The court’s opinion of our arguments and analyses ultimately carries the day, so lawyers are rightfully hesitant to do anything other than present those arguments clearly and concisely — or as a former writing professor always reminded us, “keep it simple, stupid.”

It is perhaps as a result of these limitations on legal practice that when lawyers ascend to the bench, they find freedom to introduce creativity and levity into their judicial opinions. I was reminded of this as I read a quote from Shakespeare while performing legal research recently.  See Huebner v. Dist. Ct. of Md., 62 Md.App. 462, 467 (1985) (tracing the history of trial by jury and noting that “Shakespeare observed that juries have been around ‘since before Noah was a sailor.’) (citing Twelfth Night, III (c. 1600)).

Briefly entertained by this narrative jaunt away from the likes of Judge Learned Hand and Dean Prosser, I dug deeper and discovered that judges and Justices across the country find inspiration from an eclectic group of muses.
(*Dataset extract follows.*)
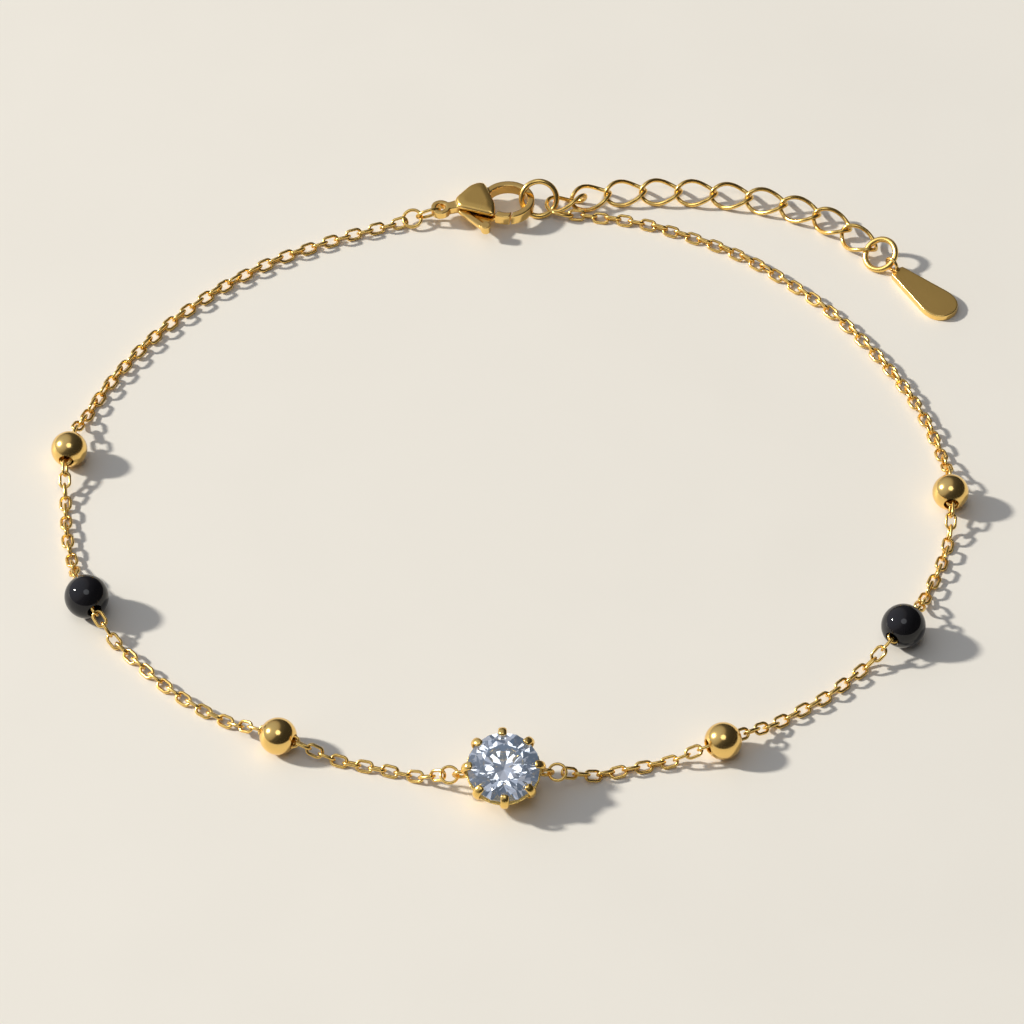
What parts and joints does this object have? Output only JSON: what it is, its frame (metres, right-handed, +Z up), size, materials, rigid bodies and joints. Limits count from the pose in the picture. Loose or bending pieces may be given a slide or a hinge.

It is a relief to find that despite the seriousness and importance of their roles, some judges still find time now and again to entertain.

  • Judicial Opinion as Detective Novel: From none other than Chief Justice Roberts of the Supreme Court came this dissent from a denial of certiorari in a case about probable cause:

North Philly, May 4, 2001. Officer Sean Devlin, Narcotics Strike Force, was working the morning shift. Undercover surveillance. The neighborhood? Tough as a three dollar steak. Devlin knew. Five years on the beat, nine months with the Strike Force. He’d made fifteen, twenty drug busts in the neighborhood.

  • Judicial Opinions as Poetry: Many judges have taken to poetry to express their opinions, but my favorite was Judge Deborah Servitto of Michigan.  She granted summary judgment in favor of rapper Eminem against D’Angelo Bailey, a former classmate who claimed that Eminem invaded his privacy by rapping about him on one of his albums.  In an effort “to convey the Court’s opinion to fans of rap,” Judge Servitto summarized the case in her own 10-verse rap song, with such impressive lyrics as this:

Any reasonable person could clearly see /
That the lyrics could only be hyperbole

It is therefore this Court’s ultimate position /
That Eminem is entitled to summary disposition

  • Music Quotes: In addition to the rap above, courts have frequently resorted to musicians for lyrical assistance, though it appears to be a narrow slice of the music spectrum that is actually consulted: e.g., the Grateful Dead, Kerr v. Killian, 207 Ariz. 181, 182 (2004) (“We begin with a review of the ‘long strange trip’ that brought this case here.”) to Bruce Springsteen, Fleming v. Corr. Healthcare, 164 N.J. 90 (2000) (“[Plaintiff] remained the kind of person who ‘at the end of every hard earned day…[found] some reason to believe’]) to Jimmy Buffett, U.S. v. McDonald, 740 F.Supp. 757 (D.Alaska 1990) (agreeing to change the venue of the case because of a possible pending volcano and agreeing with Mr. Buffett that “I don’t know where I’m a-gonna go when the volcano blows”) to Jimi Hendrix, U.S. v. MHFA, 530 F.3d 980 (2008) (likening a false claims act claim to Hendrix’s “plaintive query: ‘Is this love, baby, or is it … [just] confusion?'”).
  • Movie Quotes: I expected a few tidbits of wisdom from the likes of Yoda in Star Wars, and was surprised when I found none.  I was more surprised by those who made the cut, such as Billy Madison, In re King, 2006 WL 581256 (Bkrtcy. W.D.Tex. 2006) (lamenting a nonsensical pleading by a pro se plaintiff by quoting a competition judge’s critique of Billy Madison’s debate answer, “Everyone in the room is now dumber for having listened to it.  I award you no points, and may God have mercy on your soul.”; Napoleon Dynamite, U.S. v. Kapp, 419 F.3d 666 (7th Cir.) (quoting Napoleon Dynamite as an example of the fascination in popular culture of the “liger.”); Caddyshack, Giuliani v. Duke Univ., L 1408869 (M.D.N.C. 20090 (“Plaintiff’s promissory estoppel claim, which was not argued in his brief, brings to mind Carl Spackler’s analysis from the movie Caddyshack (Orion Pictures 1980): “He’s on his final hole. He’s about 455 yards away, he’s gonna hit about a 2 iron, I think.”)

I suspect that most lawyers enjoy the occasional introduction of creativity and pop culture into judicial opinions, if for no other reason than to break the monotony of legal research.  However, I am sure there are many who believe that such opinions are not the appropriate forum for humor or self-indulgence.

Fortunately, there are opinions to entertain even those who do not desire to be entertained. Indeed, sometimes the best entertainment is no entertainment at all, such as with the straightforward, no-frills opinion in Denny v. Radar Ind., 28 Mich.App. 294 (1970), the embodiment of the “keep it simple, stupid” writing style.

That opinion, in its entirety, reads as follows: “The appellant has attempted to distinguish the factual situation in this case from that in Renfroe v. Higgins Rack Coating and Manufacturing Co., Inc. (1969). He didn’t. We couldn’t.”


  1. For a funny footnote in a Maryland case, referencing The Pretenders, see Crosby v. State, 408 Md. 490

  2. Seems like a footnote or two from Judge Reinhardt’s recent dissent in Newdow deserves a mention.